### Exercise
Repeat every line, exactly, from the very first through the one where "# ---- raised polarity marks on the tongues" appears. Add nothing else.

........

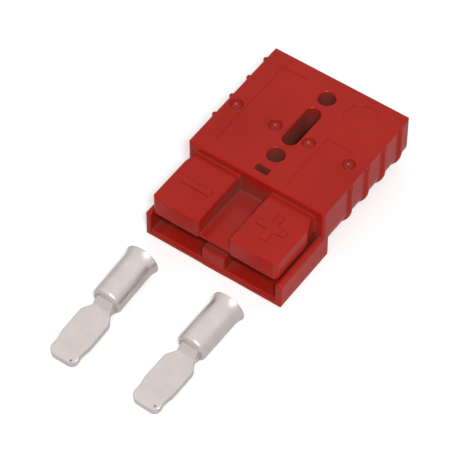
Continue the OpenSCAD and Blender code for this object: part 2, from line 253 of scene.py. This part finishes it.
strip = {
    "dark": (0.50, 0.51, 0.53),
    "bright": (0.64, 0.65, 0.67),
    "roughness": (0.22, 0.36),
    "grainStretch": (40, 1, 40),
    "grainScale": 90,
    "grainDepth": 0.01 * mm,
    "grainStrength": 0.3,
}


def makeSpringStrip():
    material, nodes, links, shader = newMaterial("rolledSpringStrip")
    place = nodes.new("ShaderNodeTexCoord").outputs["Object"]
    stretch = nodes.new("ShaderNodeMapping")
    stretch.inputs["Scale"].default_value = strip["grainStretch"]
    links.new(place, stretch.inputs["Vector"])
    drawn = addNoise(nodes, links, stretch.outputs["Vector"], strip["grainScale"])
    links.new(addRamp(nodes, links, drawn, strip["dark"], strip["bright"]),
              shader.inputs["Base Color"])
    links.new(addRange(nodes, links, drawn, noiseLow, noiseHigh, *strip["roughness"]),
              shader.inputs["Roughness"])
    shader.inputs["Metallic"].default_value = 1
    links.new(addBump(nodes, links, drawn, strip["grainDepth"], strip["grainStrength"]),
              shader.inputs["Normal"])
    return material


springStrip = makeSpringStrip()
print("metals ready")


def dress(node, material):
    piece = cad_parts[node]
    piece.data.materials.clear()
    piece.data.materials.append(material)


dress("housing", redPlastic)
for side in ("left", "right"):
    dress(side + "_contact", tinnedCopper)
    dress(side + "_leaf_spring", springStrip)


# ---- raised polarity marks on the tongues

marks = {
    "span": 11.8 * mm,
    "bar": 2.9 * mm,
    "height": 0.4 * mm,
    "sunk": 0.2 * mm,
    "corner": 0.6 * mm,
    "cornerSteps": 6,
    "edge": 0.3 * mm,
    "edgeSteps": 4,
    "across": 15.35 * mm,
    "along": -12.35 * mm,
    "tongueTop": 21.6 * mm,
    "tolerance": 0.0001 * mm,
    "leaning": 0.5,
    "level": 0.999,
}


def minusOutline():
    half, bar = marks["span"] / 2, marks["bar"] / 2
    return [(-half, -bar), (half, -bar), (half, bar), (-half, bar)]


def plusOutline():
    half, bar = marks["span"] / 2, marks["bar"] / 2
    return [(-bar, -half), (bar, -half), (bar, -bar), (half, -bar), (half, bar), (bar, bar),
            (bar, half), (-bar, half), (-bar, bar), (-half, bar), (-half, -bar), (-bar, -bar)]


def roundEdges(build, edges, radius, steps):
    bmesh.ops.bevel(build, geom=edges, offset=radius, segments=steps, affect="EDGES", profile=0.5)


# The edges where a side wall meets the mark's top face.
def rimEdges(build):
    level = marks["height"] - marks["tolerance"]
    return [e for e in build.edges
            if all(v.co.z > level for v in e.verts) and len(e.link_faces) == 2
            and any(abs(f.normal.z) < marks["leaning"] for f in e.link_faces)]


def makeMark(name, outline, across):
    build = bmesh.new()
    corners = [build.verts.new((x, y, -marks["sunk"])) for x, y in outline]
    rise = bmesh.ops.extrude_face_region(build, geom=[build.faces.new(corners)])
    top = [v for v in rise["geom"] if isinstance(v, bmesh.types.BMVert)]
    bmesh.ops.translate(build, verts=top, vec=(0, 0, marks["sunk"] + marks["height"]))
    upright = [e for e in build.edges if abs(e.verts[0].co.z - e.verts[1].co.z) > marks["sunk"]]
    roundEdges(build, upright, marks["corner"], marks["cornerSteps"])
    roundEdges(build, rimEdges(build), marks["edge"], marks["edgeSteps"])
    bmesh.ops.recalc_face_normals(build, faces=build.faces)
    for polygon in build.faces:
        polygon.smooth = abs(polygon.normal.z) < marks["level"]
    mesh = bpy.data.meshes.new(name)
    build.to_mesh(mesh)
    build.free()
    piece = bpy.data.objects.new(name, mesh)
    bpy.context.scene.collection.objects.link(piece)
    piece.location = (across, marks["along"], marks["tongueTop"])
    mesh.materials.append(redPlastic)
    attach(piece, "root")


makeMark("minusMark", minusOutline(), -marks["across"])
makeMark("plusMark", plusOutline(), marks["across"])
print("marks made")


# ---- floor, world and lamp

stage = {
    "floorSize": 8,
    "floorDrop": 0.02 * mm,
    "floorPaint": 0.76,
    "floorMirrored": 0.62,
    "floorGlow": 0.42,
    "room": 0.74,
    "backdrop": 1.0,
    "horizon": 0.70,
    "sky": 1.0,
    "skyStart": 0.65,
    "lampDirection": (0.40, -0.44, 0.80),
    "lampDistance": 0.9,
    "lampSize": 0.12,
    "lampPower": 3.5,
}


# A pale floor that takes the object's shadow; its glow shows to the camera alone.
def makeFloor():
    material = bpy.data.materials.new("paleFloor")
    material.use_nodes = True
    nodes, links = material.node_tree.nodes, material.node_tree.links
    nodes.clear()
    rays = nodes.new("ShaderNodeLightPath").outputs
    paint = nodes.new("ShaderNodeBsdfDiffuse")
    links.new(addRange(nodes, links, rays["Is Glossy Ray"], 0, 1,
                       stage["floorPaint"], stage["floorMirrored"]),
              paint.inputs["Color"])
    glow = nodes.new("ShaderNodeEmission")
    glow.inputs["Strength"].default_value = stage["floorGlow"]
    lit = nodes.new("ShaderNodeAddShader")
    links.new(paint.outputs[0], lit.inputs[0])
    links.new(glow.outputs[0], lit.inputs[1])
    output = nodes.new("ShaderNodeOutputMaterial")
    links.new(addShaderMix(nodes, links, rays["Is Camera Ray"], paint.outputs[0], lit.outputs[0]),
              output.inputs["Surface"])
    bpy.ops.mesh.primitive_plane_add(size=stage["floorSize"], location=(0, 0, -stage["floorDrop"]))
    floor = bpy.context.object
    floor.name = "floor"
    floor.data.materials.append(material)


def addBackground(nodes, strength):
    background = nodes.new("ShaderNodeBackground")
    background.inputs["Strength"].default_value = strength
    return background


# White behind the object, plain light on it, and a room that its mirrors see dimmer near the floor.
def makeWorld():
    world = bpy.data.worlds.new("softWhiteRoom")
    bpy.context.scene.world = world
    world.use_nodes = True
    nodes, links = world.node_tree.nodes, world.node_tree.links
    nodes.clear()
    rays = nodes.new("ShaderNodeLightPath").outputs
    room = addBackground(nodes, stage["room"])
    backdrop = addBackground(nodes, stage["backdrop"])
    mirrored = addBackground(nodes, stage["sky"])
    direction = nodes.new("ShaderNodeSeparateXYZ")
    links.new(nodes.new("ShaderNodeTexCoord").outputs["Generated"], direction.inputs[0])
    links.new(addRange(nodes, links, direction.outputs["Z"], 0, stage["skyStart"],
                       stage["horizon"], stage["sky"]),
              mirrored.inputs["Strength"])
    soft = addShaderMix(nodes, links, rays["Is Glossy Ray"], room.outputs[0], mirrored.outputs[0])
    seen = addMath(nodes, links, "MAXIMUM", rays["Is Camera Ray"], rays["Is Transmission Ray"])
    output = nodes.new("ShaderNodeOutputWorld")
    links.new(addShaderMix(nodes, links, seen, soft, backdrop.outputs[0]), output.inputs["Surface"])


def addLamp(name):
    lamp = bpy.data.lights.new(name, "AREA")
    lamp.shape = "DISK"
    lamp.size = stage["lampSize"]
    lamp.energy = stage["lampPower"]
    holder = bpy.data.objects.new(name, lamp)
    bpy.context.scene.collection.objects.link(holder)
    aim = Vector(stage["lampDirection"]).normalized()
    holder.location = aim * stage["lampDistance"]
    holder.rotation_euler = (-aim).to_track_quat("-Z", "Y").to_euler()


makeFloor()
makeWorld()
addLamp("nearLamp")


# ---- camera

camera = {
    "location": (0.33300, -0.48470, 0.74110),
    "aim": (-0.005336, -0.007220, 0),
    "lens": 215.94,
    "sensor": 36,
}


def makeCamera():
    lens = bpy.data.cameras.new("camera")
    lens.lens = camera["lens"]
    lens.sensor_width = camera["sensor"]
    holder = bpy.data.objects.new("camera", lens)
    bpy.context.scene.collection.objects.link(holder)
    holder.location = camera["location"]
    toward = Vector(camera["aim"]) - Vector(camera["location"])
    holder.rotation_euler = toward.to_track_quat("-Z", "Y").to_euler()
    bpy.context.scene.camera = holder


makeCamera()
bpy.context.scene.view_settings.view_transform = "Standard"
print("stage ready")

........

### Reply
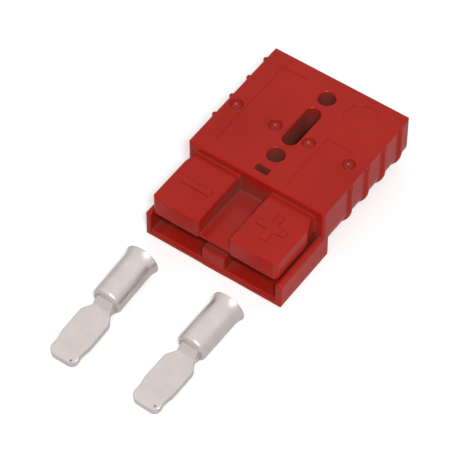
Continue the OpenSCAD and Blender code for this object: part 2, from line 253 of scene.py. This part finishes it.
strip = {
    "dark": (0.50, 0.51, 0.53),
    "bright": (0.64, 0.65, 0.67),
    "roughness": (0.22, 0.36),
    "grainStretch": (40, 1, 40),
    "grainScale": 90,
    "grainDepth": 0.01 * mm,
    "grainStrength": 0.3,
}


def makeSpringStrip():
    material, nodes, links, shader = newMaterial("rolledSpringStrip")
    place = nodes.new("ShaderNodeTexCoord").outputs["Object"]
    stretch = nodes.new("ShaderNodeMapping")
    stretch.inputs["Scale"].default_value = strip["grainStretch"]
    links.new(place, stretch.inputs["Vector"])
    drawn = addNoise(nodes, links, stretch.outputs["Vector"], strip["grainScale"])
    links.new(addRamp(nodes, links, drawn, strip["dark"], strip["bright"]),
              shader.inputs["Base Color"])
    links.new(addRange(nodes, links, drawn, noiseLow, noiseHigh, *strip["roughness"]),
              shader.inputs["Roughness"])
    shader.inputs["Metallic"].default_value = 1
    links.new(addBump(nodes, links, drawn, strip["grainDepth"], strip["grainStrength"]),
              shader.inputs["Normal"])
    return material


springStrip = makeSpringStrip()
print("metals ready")


def dress(node, material):
    piece = cad_parts[node]
    piece.data.materials.clear()
    piece.data.materials.append(material)


dress("housing", redPlastic)
for side in ("left", "right"):
    dress(side + "_contact", tinnedCopper)
    dress(side + "_leaf_spring", springStrip)


# ---- raised polarity marks on the tongues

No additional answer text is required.